### EXERCISE REQUIREMENTS
Print the whole listing exactly.

─── INFORMATION SUPPLIED ───

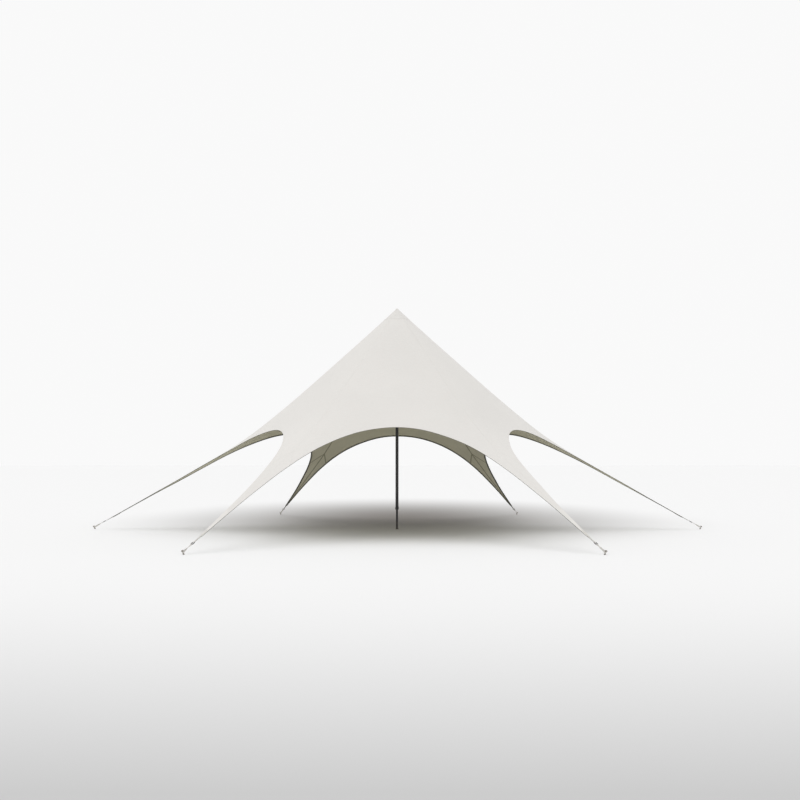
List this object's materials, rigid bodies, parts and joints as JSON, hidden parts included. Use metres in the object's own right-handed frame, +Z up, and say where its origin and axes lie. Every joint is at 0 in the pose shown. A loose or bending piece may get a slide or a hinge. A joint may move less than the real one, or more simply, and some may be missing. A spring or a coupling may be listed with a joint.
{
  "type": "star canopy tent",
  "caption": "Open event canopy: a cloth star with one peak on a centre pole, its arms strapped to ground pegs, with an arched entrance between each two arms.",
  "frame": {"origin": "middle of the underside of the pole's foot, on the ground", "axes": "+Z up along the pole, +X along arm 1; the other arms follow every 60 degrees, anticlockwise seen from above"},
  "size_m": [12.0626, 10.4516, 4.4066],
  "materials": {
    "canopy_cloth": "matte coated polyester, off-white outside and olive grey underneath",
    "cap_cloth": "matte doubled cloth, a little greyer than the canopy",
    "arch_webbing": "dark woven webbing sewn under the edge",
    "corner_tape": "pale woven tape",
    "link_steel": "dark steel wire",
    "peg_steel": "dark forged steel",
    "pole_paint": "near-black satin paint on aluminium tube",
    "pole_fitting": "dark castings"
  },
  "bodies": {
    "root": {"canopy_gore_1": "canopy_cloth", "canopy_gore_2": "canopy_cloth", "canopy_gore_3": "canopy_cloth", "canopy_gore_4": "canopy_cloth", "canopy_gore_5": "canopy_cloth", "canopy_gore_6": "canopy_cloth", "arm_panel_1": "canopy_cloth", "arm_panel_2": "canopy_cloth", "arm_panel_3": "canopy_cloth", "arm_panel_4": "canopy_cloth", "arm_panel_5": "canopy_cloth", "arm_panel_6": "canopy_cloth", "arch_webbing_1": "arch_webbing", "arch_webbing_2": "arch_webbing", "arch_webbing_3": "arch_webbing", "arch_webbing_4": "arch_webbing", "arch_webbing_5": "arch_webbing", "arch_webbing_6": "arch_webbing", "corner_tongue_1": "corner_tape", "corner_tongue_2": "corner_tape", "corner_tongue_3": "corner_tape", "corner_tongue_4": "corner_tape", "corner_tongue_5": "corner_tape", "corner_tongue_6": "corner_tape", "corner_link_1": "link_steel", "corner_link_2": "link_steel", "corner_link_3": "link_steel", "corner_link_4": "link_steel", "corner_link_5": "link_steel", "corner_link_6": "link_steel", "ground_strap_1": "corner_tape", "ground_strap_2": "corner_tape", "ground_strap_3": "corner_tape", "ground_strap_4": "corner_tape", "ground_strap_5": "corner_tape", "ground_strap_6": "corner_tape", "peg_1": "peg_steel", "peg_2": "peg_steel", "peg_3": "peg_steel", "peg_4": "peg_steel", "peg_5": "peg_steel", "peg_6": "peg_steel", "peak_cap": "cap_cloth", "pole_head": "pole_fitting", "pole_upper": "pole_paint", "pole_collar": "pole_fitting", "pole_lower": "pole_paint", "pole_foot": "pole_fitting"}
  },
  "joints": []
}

───

### COMPLETE OUTPUT
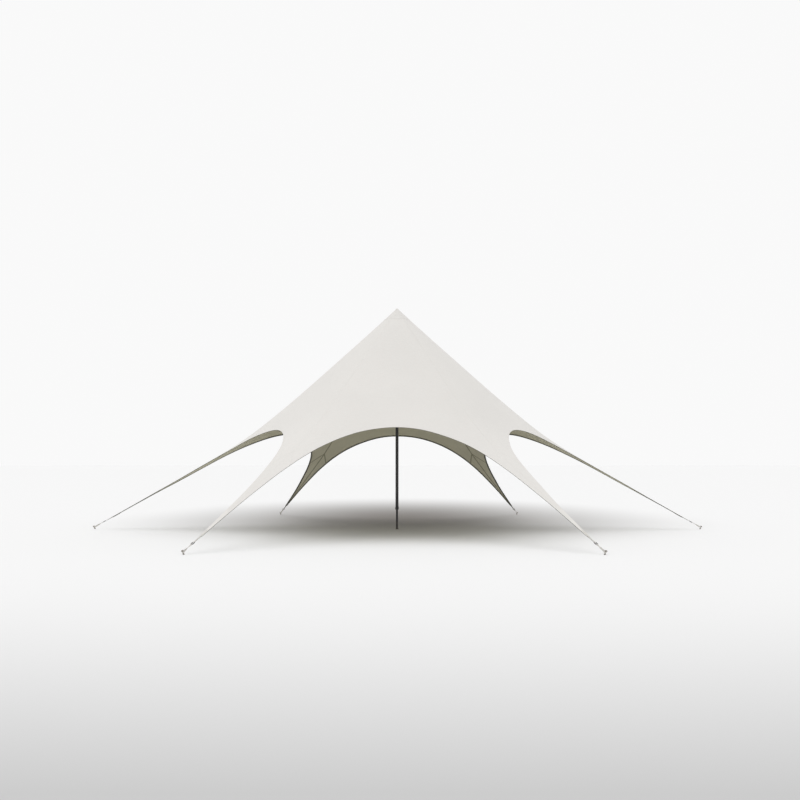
List this object's materials, rigid bodies, parts and joints as JSON, hidden parts included. Use metres in the object's own right-handed frame, +Z up, and say where its origin and axes lie. Every joint is at 0 in the pose shown. A loose or bending piece may get a slide or a hinge. A joint may move less than the real one, or more simply, and some may be missing. A spring or a coupling may be listed with a joint.
{
  "type": "star canopy tent",
  "caption": "Open event canopy: a cloth star with one peak on a centre pole, its arms strapped to ground pegs, with an arched entrance between each two arms.",
  "frame": {"origin": "middle of the underside of the pole's foot, on the ground", "axes": "+Z up along the pole, +X along arm 1; the other arms follow every 60 degrees, anticlockwise seen from above"},
  "size_m": [12.0626, 10.4516, 4.4066],
  "materials": {
    "canopy_cloth": "matte coated polyester, off-white outside and olive grey underneath",
    "cap_cloth": "matte doubled cloth, a little greyer than the canopy",
    "arch_webbing": "dark woven webbing sewn under the edge",
    "corner_tape": "pale woven tape",
    "link_steel": "dark steel wire",
    "peg_steel": "dark forged steel",
    "pole_paint": "near-black satin paint on aluminium tube",
    "pole_fitting": "dark castings"
  },
  "bodies": {
    "root": {"canopy_gore_1": "canopy_cloth", "canopy_gore_2": "canopy_cloth", "canopy_gore_3": "canopy_cloth", "canopy_gore_4": "canopy_cloth", "canopy_gore_5": "canopy_cloth", "canopy_gore_6": "canopy_cloth", "arm_panel_1": "canopy_cloth", "arm_panel_2": "canopy_cloth", "arm_panel_3": "canopy_cloth", "arm_panel_4": "canopy_cloth", "arm_panel_5": "canopy_cloth", "arm_panel_6": "canopy_cloth", "arch_webbing_1": "arch_webbing", "arch_webbing_2": "arch_webbing", "arch_webbing_3": "arch_webbing", "arch_webbing_4": "arch_webbing", "arch_webbing_5": "arch_webbing", "arch_webbing_6": "arch_webbing", "corner_tongue_1": "corner_tape", "corner_tongue_2": "corner_tape", "corner_tongue_3": "corner_tape", "corner_tongue_4": "corner_tape", "corner_tongue_5": "corner_tape", "corner_tongue_6": "corner_tape", "corner_link_1": "link_steel", "corner_link_2": "link_steel", "corner_link_3": "link_steel", "corner_link_4": "link_steel", "corner_link_5": "link_steel", "corner_link_6": "link_steel", "ground_strap_1": "corner_tape", "ground_strap_2": "corner_tape", "ground_strap_3": "corner_tape", "ground_strap_4": "corner_tape", "ground_strap_5": "corner_tape", "ground_strap_6": "corner_tape", "peg_1": "peg_steel", "peg_2": "peg_steel", "peg_3": "peg_steel", "peg_4": "peg_steel", "peg_5": "peg_steel", "peg_6": "peg_steel", "peak_cap": "cap_cloth", "pole_head": "pole_fitting", "pole_upper": "pole_paint", "pole_collar": "pole_fitting", "pole_lower": "pole_paint", "pole_foot": "pole_fitting"}
  },
  "joints": []
}